Comme quoi le carton peut avoir des significations et des usages bien moins ludiques et réjouissants que dans le cabaret du même nom (cf chronique précédente)...

UNE PHRASE

Étienne A. : « Dans le carton où j’entrerai bientôt, je n’entrerai pas seul... »

L'AUTEUR

• Formé à l’Académie César Franck de Visé en Belgique, Florian Pâque est d’abord comédien, et remporte en 2013 le concours du Carrefour des Comédiens dans le cadre du Festival International du Film Policier de Liège. 

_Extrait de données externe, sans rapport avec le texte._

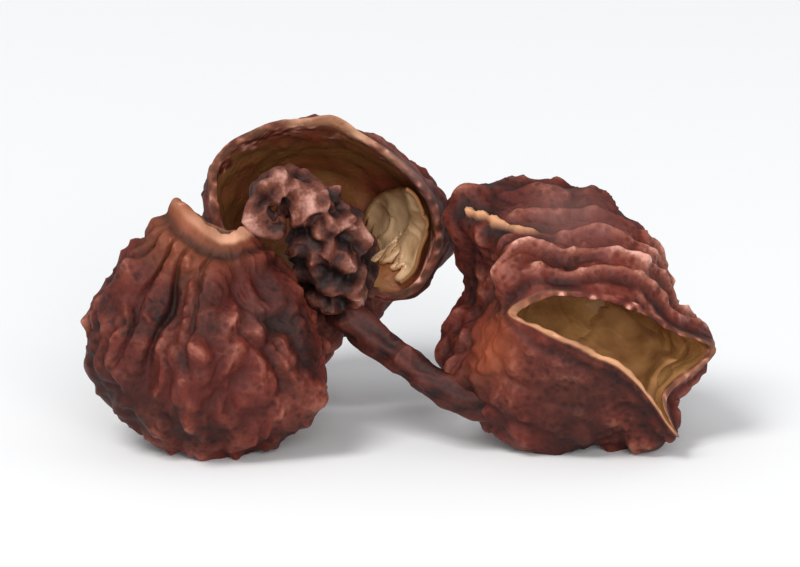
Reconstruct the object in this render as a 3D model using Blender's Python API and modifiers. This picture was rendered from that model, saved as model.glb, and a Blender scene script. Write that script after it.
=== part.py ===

• Très vite, il se frotte à la mise en scène, et dès 2015, Pâque monte le roman Le Bizarre Incident du Chien pendant la Nuit, distingué à la Cérémonie des Jacques au Casino de Paris. 

• Dès lors, il ne cesse plus d’écrire : Avec le paradis au bout, présenté au Centre Wallonie-Bruxelles, puis à Avignon ; Pour en finir, une fiction sur la fin de vie d’Antonin Artaud ; L’Alouette, écrite pour la comédienne Natacha Régnier, et à présent Étienne A.